The 2023 Nobel prize in chemistry has been given to three developers of quantum dots – particles so small that their electrical and optical properties are influenced by quantum physics.
Two of the winners are Louis Brus at Columbia University and Alexei Ekimov at Nanocrystals Technology, both in New York, who discovered the technology in the 1980s while working separately. The third winner is Moungi Bawendi at the Massachusetts Institute of Technology in Boston, who developed better techniques for making the dots, which are also known as semiconductor nanocrystals.
The crystals are made from compounds such as lead sulphide or cadmium selenide and are only a few nanometres in size – or about one-thousandth the width of a human hair.
Because the crystals are so small, they have properties somewhere between individual atoms, which are governed by the laws of quantum physics, and ordinary larger pieces of material made from the same compounds.

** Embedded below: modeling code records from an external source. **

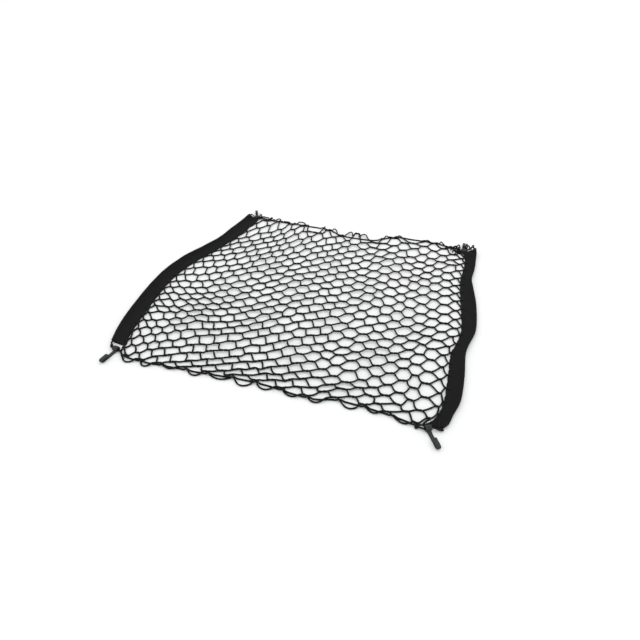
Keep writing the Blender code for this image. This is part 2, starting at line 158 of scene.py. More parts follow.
print("border points:", {side: len(line) for side, line in BORDERS.items()})

# %% [markdown]
# ## Turning a grid of points into a mesh
# Every new piece is a grid of points: lines of stations with points around, such as forty twines
# with rings of six points. The UV map is in metres, U along the piece and V round or across it, so
# that weaves and braids keep their real scale.

# %% Grids to meshes
def grid_faces(grid, lengths, widths, closed, capped):
    """Faces between neighbouring points, and one more at each end if `capped`. `lengths` and
    `widths` are the points' U and V; a closed ring takes one V more than it has points."""
    lines, stations, around = grid.shape[:3]
    index = np.arange(lines * stations * around).reshape(lines, stations, around)
    if closed:
        index = np.concatenate([index, index[:, :, :1]], axis=2)
    low, high = slice(None, -1), slice(1, None)
    corners = ((low, low), (high, low), (high, high), (low, high))
    quads = np.stack([index[:, s, a] for s, a in corners], axis=-1).reshape(-1, 4)
    uv = np.stack(np.broadcast_arrays(lengths, widths, index)[:2], axis=-1)
    uv = np.stack([uv[:, s, a] for s, a in corners], axis=-2).reshape(-1, 2)
    faces = quads.tolist()
    if capped:
        first = np.arange(lines)[:, None] * stations * around + np.arange(around)
        caps = np.concatenate([first, (first + (stations - 1) * around)[:, ::-1]])
        faces += caps.tolist()
        uv = np.concatenate([uv, np.zeros((caps.size, 2))])
    return faces, uv


def piece_from_grids(name, parts):
    """One mesh of several grids; each part is (grid, lengths, widths, closed, capped)."""
    points, faces, uvs = [], [], []
    for grid, lengths, widths, closed, capped in parts:
        before = sum(len(block) for block in points)
        more, uv = grid_faces(grid, lengths, widths, closed, capped)
        faces += [[corner + before for corner in face] for face in more]
        points.append(grid.reshape(-1, 3))
        uvs.append(uv)
    mesh = bpy.data.meshes.new(name)
    mesh.from_pydata(np.concatenate(points).tolist(), [], faces)
    mesh.uv_layers.new(name="UVMap").data.foreach_set("uv", np.concatenate(uvs).ravel())
    mesh.shade_smooth()
    piece = add_object(name, mesh)
    print(name, "has", len(mesh.vertices), "points and", len(mesh.polygons), "faces")
    return piece


def distance_along(centre):
    """Running length of each line of points."""
    steps = np.linalg.norm(np.diff(centre, axis=1), axis=2)
    return np.concatenate([np.zeros((len(centre), 1)), np.cumsum(steps, axis=1)], axis=1)


def tube(name, centre, radius, sides):
    """A round rod along each line, all as one piece: at every station a circle square to the line,
    set out from a level direction and the one above it."""
    way = unit(np.gradient(centre, axis=1))
    level = unit(np.stack([way[..., 1], -way[..., 0], np.zeros_like(way[..., 0])], axis=-1))
    above = np.cross(level, way)
    angle = np.linspace(0, FULL_TURN, sides, endpoint=False)
    ring = np.cos(angle)[:, None] * level[..., None, :]
    ring = ring + np.sin(angle)[:, None] * above[..., None, :]
    grid = centre[..., None, :] + radius * ring
    lengths = distance_along(centre)[..., None]
    widths = np.linspace(0, FULL_TURN * radius, sides + 1)
    return piece_from_grids(name, [(grid, lengths, widths, True, True)])


# %% [markdown]
# ## Where the elastic runs
# Each elastic comes out of a sleeve band's end, goes through the eye of the corner's hook, and runs
# just outside the panel's border through the last meshes to the other corner. The net holds it all
# along, so it is no free cord.

# %% Elastic routes
CORD_RADIUS = 2.0 * MM
CORD_HEIGHT = 2.1 * MM
CORD_BESIDE = 4.0 * MM  # from the border to the middle of the elastic
CORD_LEAD = 2.0  # how far it comes straight out of a sleeve, in millimetres
CORD_HIDDEN = 14.0  # how far it is seen to run on inside the sleeve's mouth
EDGE_STEP = 6.0 * MM
EYE_LEVEL = 5.1  # height of the elastic in a hook's eye
EYE_RUN = (-7.15, -5.72, 5.72, 7.15)  # it runs straight from the first of these to the last
CORNER_STEPS = 4
# Each hook: x and y of its eye, and the way its bend points, in degrees from the X axis.
HOOKS = {
    "near_left": (-4.0, 5.0, 264.0),
    "near_right": (719.5, -1.0, 302.0),
    "far_left": (13.0, 765.0, 117.0),
    "far_right": (722.0, 754.0, 91.0),
}
# Each corner: the sleeve's end; turns from there to the eye; turns from the eye to the edge; and
# the x from which the elastic lies along the edge.
CORNERS = {
    "near_left": ((-29.9, 23.7, 5.0), ((-26, 16, 5.0), (-20, 7, 5.2)), (), 22),
    "near_right": (
        (738.7, 8.7, 4.4), ((748, 4, 4.6), (740, 3, 4.8), (732, 4, 5.3)), ((703, -3, 4.2),), 688),
    "far_left": (
        (-11.6, 763.0, 10.9), ((-10, 768, 11.5), (-2, 766, 9.0)),
        ((33, 777, 4.5), (46, 775, 3.0)), 60),
    "far_right": (
        (753.4, 766.9, 11.9), ((751, 773, 13.5), (744, 771, 13.0), (737, 761, 9.0)),
        ((707, 758, 5.2), (696, 767, 3.6)), 678),
}


def eye_points(corner):
    """Four points straight through the eye, square to the way in which the hook points."""
    x, y, heading = HOOKS[corner]
    turned = math.radians(heading - 90)
    way = np.array((math.cos(turned), math.sin(turned), 0))
    run = np.array((x, y, EYE_LEVEL)) + way * np.sign(way[0]) * np.array(EYE_RUN)[:, None]
    return run[::-1] if corner.endswith("right") else run


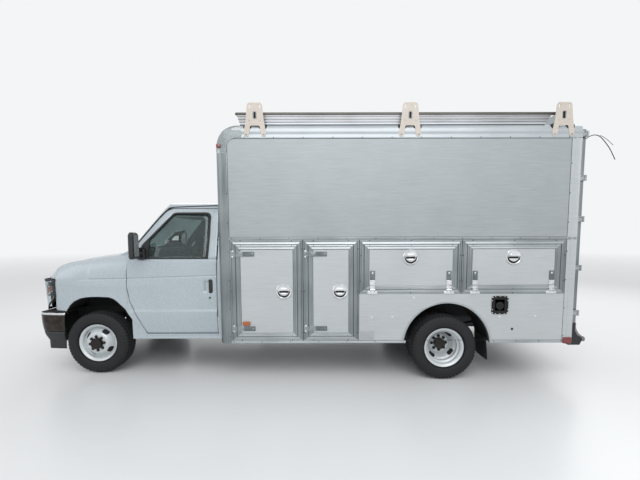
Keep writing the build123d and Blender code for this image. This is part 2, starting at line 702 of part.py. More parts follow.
def steering_wheel():
    ring = Torus(STEERING_R - 14, 14)
    hub = Pos(0, 0, -6) * Cylinder(62, 28)
    spokes = Box(2 * (STEERING_R - 20), 34, 14) + Pos(0, -80, 0) * Box(34, 170, 14)
    neck = Pos(0, 0, -17) * Cylinder(20, 9.4)
    wheel = ring + hub + spokes + neck
    s, y, z = WHEEL_CENTRE
    tilt = math.radians(COLUMN_TILT)
    normal = Vector(-math.cos(tilt), 0, math.sin(tilt))
    plane = Plane(origin=(x_at(s), y, z), x_dir=(0, 1, 0), z_dir=normal)
    return plane * wheel


def mirror_unit(side):
    """Door mirror: a sail bracket on the door, two arms and a tall head."""
    y_skin = CAB_HALF_WIDTH
    foot = block(500, 560, y_skin - 60, y_skin + 24, 1345, 1395)
    arm = block(520, 560, y_skin + 10, 1120, 1362, 1392)
    head = side_prism([(527, 1363), (515, 1640), (540, 1662), (640, 1650), (628, 1375)], 1085, 1290)
    unit = Pos(0, SEAT, 0) * ((foot - greenhouse(0)) + arm + head)
    return unit if side > 0 else other_side(unit)


# ---------------------------------------------------------------- service body

def body_envelope(inset):
    half = BODY_HALF_WIDTH - inset
    front, rear = BODY_FRONT + inset, BODY_REAR
    low, top = BODY_BOTTOM, BODY_TOP - inset
    plan = [(front, -half), (rear, -half), (rear, half), (front, half)]
    upright = plan_prism(plan, low, top, [((front, -half), POST_RADIUS - inset),
                                          ((front, half), POST_RADIUS - inset)])
    side = [(front, low), (rear, low), (rear, top), (front, top)]
    profile = side_prism(side, -half, half, [((front, top), CAP_RADIUS - inset)])
    end = [(-half, low), (half, low), (half, top), (-half, top)]
    section = prism(end, "x", x_at(rear), x_at(front), [((half, top), ROOF_EDGE_RADIUS - inset),
                                                        ((-half, top), ROOF_EDGE_RADIUS - inset)])
    return upright & profile & section


def body_shell():
    return body_envelope(0) - body_envelope(BODY_WALL) - block(BODY_FRONT + 200, BODY_REAR, -WALL_IN,
                                                               WALL_IN, 0, 700)


def box_front_wall(shell):
    wall = shell & block(BODY_FRONT, BODY_FRONT + FRONT_POST, -CLEAR_OUT, CLEAR_OUT, BODY_BOTTOM, TOP_RAIL_Z)
    wall = wall - block(BODY_FRONT - 5, BODY_FRONT + 80, -PASS_HALF, PASS_HALF, BODY_FLOOR_TOP + 20,
                        PASS_TOP)
    return wall - block(BODY_FRONT - 5, BODY_FRONT + 80, -LOCKER_BACK, LOCKER_BACK, 0, RAIL_TOP)


def box_roof(shell):
    return shell & block(BODY_FRONT, BODY_REAR, -CLEAR_OUT, CLEAR_OUT, TOP_RAIL_Z, BODY_TOP)


EAR_DEPTH = 17.0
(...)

Within quantum dots, electrons can only occupy discrete energy levels, which means that if excited, they emit light at specific wavelengths, depending on the properties of the crystal.
The dots are already being used to make lights, lasers and TV display screens, and are also being used in medical research, for instance to help image different structures within living tissues.
They are also being investigated as an aid to surgery for cancer because, if linked to targeting molecules and injected into someone with the condition, they home in on tumour cells and glow brightly, allowing only cancerous tissue to be removed during the operation.
The crystals may also be used to deliver toxic anti-cancer drugs only to the site of a tumour and to glow once they have dumped their cargo.
Speaking during a press conference on 4 October, Bawendi said: “I didn’t think it would be me that would get this prize. It’s a field with a lot of people that have contributed to it.”
The Nobel decision was leaked to a Swedish newspaper called Aftonbladet several hours before it was officially announced.